[Material provided]:

····················

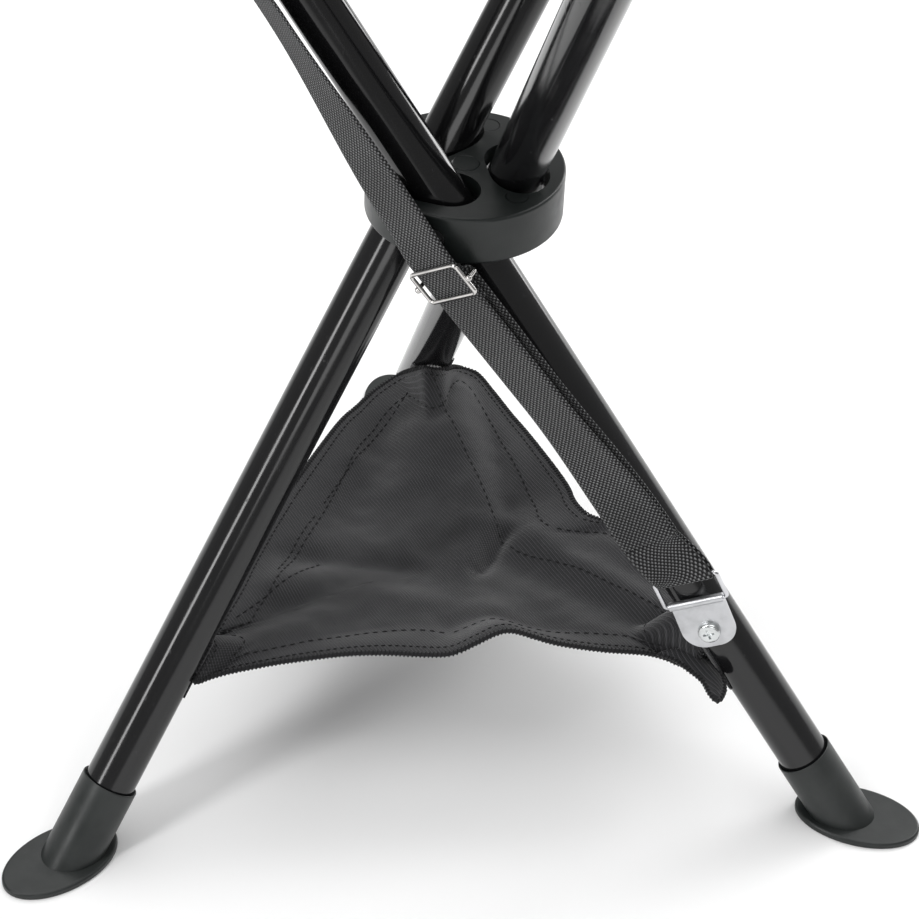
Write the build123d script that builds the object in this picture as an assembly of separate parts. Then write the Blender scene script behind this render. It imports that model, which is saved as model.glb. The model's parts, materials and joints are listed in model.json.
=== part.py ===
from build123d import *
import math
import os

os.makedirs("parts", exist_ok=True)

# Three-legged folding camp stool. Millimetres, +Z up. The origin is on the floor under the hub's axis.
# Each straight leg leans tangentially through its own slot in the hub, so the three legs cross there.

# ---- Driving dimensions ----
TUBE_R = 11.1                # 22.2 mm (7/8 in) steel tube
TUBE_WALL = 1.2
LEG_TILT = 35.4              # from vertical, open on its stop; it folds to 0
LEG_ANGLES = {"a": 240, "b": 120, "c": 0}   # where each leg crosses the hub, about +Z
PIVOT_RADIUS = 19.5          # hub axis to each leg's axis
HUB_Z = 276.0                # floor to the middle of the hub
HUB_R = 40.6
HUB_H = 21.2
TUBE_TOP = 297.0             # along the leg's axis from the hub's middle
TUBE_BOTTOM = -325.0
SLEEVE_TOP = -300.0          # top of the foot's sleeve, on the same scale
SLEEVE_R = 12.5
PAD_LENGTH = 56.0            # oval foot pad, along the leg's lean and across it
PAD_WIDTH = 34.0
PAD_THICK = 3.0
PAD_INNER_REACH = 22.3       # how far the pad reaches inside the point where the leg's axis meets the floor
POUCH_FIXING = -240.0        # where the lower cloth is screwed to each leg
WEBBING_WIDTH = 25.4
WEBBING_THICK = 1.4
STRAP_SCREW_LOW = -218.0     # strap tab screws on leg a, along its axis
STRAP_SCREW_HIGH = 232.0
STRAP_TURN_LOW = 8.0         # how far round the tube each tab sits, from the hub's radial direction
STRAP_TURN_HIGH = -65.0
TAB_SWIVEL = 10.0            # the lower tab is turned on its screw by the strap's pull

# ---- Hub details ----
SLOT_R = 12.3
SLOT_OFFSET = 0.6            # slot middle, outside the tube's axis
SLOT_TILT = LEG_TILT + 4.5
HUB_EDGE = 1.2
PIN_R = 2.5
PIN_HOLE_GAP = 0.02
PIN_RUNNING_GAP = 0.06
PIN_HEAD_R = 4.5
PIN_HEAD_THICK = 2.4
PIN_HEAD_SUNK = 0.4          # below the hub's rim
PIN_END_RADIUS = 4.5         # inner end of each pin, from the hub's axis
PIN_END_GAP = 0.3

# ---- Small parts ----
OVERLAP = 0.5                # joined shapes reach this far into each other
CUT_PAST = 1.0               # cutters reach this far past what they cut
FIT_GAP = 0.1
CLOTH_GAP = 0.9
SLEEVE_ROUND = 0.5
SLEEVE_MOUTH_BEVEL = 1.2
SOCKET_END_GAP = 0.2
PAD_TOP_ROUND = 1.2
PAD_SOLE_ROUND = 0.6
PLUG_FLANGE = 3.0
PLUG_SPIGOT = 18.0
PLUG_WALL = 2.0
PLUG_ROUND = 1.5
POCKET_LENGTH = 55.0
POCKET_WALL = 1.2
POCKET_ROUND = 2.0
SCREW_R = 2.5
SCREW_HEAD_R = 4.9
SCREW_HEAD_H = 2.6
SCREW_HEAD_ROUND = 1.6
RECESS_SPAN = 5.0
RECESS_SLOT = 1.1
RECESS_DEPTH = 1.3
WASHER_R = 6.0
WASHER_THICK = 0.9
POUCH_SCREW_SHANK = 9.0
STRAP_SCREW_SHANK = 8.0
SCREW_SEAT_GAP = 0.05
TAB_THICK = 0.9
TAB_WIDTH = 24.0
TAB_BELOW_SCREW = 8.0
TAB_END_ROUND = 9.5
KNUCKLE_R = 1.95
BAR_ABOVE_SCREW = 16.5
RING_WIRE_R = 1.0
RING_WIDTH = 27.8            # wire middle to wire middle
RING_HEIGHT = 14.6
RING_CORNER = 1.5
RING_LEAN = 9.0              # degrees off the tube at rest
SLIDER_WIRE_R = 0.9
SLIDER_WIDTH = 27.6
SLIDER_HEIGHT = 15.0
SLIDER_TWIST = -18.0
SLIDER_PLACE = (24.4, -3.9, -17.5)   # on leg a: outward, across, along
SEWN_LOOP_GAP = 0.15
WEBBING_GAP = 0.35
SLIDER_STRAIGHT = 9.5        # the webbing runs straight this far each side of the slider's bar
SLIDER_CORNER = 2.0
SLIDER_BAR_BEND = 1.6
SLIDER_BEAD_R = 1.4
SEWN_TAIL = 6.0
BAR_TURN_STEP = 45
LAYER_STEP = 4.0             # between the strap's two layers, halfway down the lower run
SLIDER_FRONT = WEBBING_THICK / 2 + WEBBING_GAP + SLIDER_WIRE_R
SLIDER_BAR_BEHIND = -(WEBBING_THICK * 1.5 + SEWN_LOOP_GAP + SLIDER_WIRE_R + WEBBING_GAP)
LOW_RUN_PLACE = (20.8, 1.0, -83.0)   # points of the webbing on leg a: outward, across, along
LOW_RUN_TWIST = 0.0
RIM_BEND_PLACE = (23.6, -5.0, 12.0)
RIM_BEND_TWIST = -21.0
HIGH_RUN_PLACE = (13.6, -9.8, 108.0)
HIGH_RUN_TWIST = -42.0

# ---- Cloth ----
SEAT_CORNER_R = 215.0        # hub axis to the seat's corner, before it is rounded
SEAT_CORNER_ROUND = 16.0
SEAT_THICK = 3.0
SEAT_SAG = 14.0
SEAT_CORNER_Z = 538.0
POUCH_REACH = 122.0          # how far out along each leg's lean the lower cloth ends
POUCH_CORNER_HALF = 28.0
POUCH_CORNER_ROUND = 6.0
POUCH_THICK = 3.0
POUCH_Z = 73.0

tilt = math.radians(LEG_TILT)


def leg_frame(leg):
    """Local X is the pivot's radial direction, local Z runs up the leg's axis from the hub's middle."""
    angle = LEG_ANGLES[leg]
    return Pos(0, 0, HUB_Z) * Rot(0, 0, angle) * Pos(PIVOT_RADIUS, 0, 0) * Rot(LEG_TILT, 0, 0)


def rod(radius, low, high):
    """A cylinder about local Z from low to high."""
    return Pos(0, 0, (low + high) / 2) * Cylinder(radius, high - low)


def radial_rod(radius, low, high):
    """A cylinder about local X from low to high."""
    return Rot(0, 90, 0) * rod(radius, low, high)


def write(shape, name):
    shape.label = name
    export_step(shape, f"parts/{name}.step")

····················

Return the whole listing exactly, with every line included.

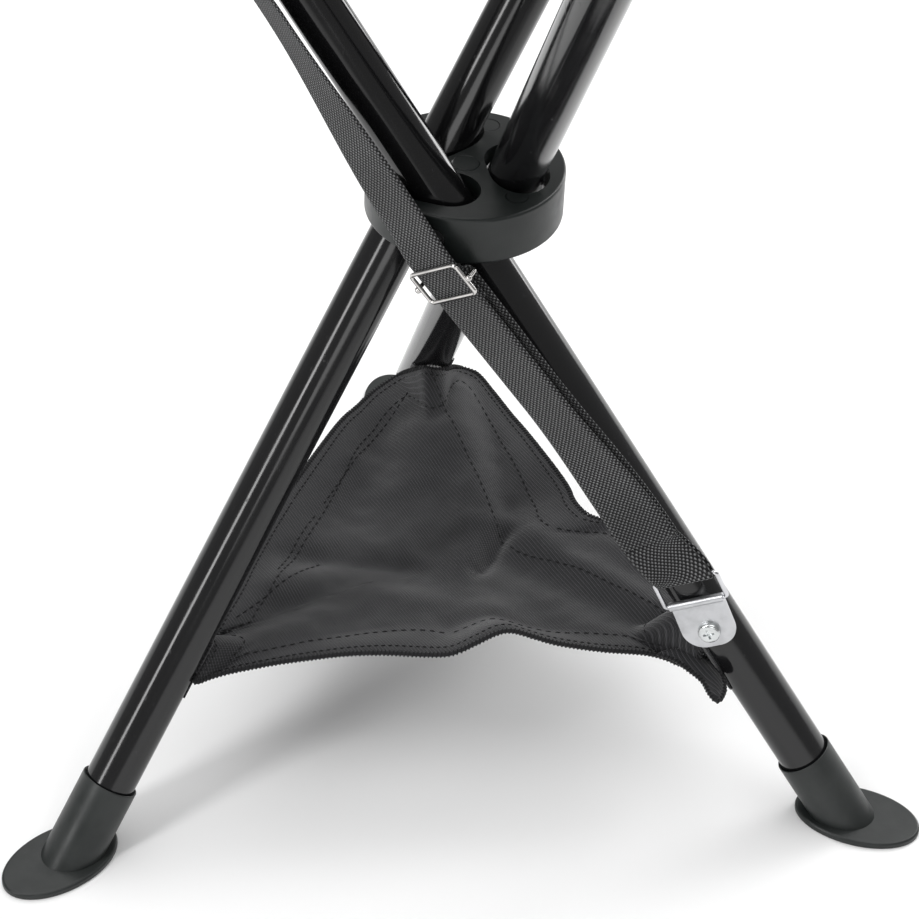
Write the build123d script that builds the object in this picture as an assembly of separate parts. Then write the Blender scene script behind this render. It imports that model, which is saved as model.glb. The model's parts, materials and joints are listed in model.json.
=== part.py ===
from build123d import *
import math
import os

os.makedirs("parts", exist_ok=True)

# Three-legged folding camp stool. Millimetres, +Z up. The origin is on the floor under the hub's axis.
# Each straight leg leans tangentially through its own slot in the hub, so the three legs cross there.

# ---- Driving dimensions ----
TUBE_R = 11.1                # 22.2 mm (7/8 in) steel tube
TUBE_WALL = 1.2
LEG_TILT = 35.4              # from vertical, open on its stop; it folds to 0
LEG_ANGLES = {"a": 240, "b": 120, "c": 0}   # where each leg crosses the hub, about +Z
PIVOT_RADIUS = 19.5          # hub axis to each leg's axis
HUB_Z = 276.0                # floor to the middle of the hub
HUB_R = 40.6
HUB_H = 21.2
TUBE_TOP = 297.0             # along the leg's axis from the hub's middle
TUBE_BOTTOM = -325.0
SLEEVE_TOP = -300.0          # top of the foot's sleeve, on the same scale
SLEEVE_R = 12.5
PAD_LENGTH = 56.0            # oval foot pad, along the leg's lean and across it
PAD_WIDTH = 34.0
PAD_THICK = 3.0
PAD_INNER_REACH = 22.3       # how far the pad reaches inside the point where the leg's axis meets the floor
POUCH_FIXING = -240.0        # where the lower cloth is screwed to each leg
WEBBING_WIDTH = 25.4
WEBBING_THICK = 1.4
STRAP_SCREW_LOW = -218.0     # strap tab screws on leg a, along its axis
STRAP_SCREW_HIGH = 232.0
STRAP_TURN_LOW = 8.0         # how far round the tube each tab sits, from the hub's radial direction
STRAP_TURN_HIGH = -65.0
TAB_SWIVEL = 10.0            # the lower tab is turned on its screw by the strap's pull

# ---- Hub details ----
SLOT_R = 12.3
SLOT_OFFSET = 0.6            # slot middle, outside the tube's axis
SLOT_TILT = LEG_TILT + 4.5
HUB_EDGE = 1.2
PIN_R = 2.5
PIN_HOLE_GAP = 0.02
PIN_RUNNING_GAP = 0.06
PIN_HEAD_R = 4.5
PIN_HEAD_THICK = 2.4
PIN_HEAD_SUNK = 0.4          # below the hub's rim
PIN_END_RADIUS = 4.5         # inner end of each pin, from the hub's axis
PIN_END_GAP = 0.3

# ---- Small parts ----
OVERLAP = 0.5                # joined shapes reach this far into each other
CUT_PAST = 1.0               # cutters reach this far past what they cut
FIT_GAP = 0.1
CLOTH_GAP = 0.9
SLEEVE_ROUND = 0.5
SLEEVE_MOUTH_BEVEL = 1.2
SOCKET_END_GAP = 0.2
PAD_TOP_ROUND = 1.2
PAD_SOLE_ROUND = 0.6
PLUG_FLANGE = 3.0
PLUG_SPIGOT = 18.0
PLUG_WALL = 2.0
PLUG_ROUND = 1.5
POCKET_LENGTH = 55.0
POCKET_WALL = 1.2
POCKET_ROUND = 2.0
SCREW_R = 2.5
SCREW_HEAD_R = 4.9
SCREW_HEAD_H = 2.6
SCREW_HEAD_ROUND = 1.6
RECESS_SPAN = 5.0
RECESS_SLOT = 1.1
RECESS_DEPTH = 1.3
WASHER_R = 6.0
WASHER_THICK = 0.9
POUCH_SCREW_SHANK = 9.0
STRAP_SCREW_SHANK = 8.0
SCREW_SEAT_GAP = 0.05
TAB_THICK = 0.9
TAB_WIDTH = 24.0
TAB_BELOW_SCREW = 8.0
TAB_END_ROUND = 9.5
KNUCKLE_R = 1.95
BAR_ABOVE_SCREW = 16.5
RING_WIRE_R = 1.0
RING_WIDTH = 27.8            # wire middle to wire middle
RING_HEIGHT = 14.6
RING_CORNER = 1.5
RING_LEAN = 9.0              # degrees off the tube at rest
SLIDER_WIRE_R = 0.9
SLIDER_WIDTH = 27.6
SLIDER_HEIGHT = 15.0
SLIDER_TWIST = -18.0
SLIDER_PLACE = (24.4, -3.9, -17.5)   # on leg a: outward, across, along
SEWN_LOOP_GAP = 0.15
WEBBING_GAP = 0.35
SLIDER_STRAIGHT = 9.5        # the webbing runs straight this far each side of the slider's bar
SLIDER_CORNER = 2.0
SLIDER_BAR_BEND = 1.6
SLIDER_BEAD_R = 1.4
SEWN_TAIL = 6.0
BAR_TURN_STEP = 45
LAYER_STEP = 4.0             # between the strap's two layers, halfway down the lower run
SLIDER_FRONT = WEBBING_THICK / 2 + WEBBING_GAP + SLIDER_WIRE_R
SLIDER_BAR_BEHIND = -(WEBBING_THICK * 1.5 + SEWN_LOOP_GAP + SLIDER_WIRE_R + WEBBING_GAP)
LOW_RUN_PLACE = (20.8, 1.0, -83.0)   # points of the webbing on leg a: outward, across, along
LOW_RUN_TWIST = 0.0
RIM_BEND_PLACE = (23.6, -5.0, 12.0)
RIM_BEND_TWIST = -21.0
HIGH_RUN_PLACE = (13.6, -9.8, 108.0)
HIGH_RUN_TWIST = -42.0

# ---- Cloth ----
SEAT_CORNER_R = 215.0        # hub axis to the seat's corner, before it is rounded
SEAT_CORNER_ROUND = 16.0
SEAT_THICK = 3.0
SEAT_SAG = 14.0
SEAT_CORNER_Z = 538.0
POUCH_REACH = 122.0          # how far out along each leg's lean the lower cloth ends
POUCH_CORNER_HALF = 28.0
POUCH_CORNER_ROUND = 6.0
POUCH_THICK = 3.0
POUCH_Z = 73.0

tilt = math.radians(LEG_TILT)


def leg_frame(leg):
    """Local X is the pivot's radial direction, local Z runs up the leg's axis from the hub's middle."""
    angle = LEG_ANGLES[leg]
    return Pos(0, 0, HUB_Z) * Rot(0, 0, angle) * Pos(PIVOT_RADIUS, 0, 0) * Rot(LEG_TILT, 0, 0)


def rod(radius, low, high):
    """A cylinder about local Z from low to high."""
    return Pos(0, 0, (low + high) / 2) * Cylinder(radius, high - low)


def radial_rod(radius, low, high):
    """A cylinder about local X from low to high."""
    return Rot(0, 90, 0) * rod(radius, low, high)


def write(shape, name):
    shape.label = name
    export_step(shape, f"parts/{name}.step")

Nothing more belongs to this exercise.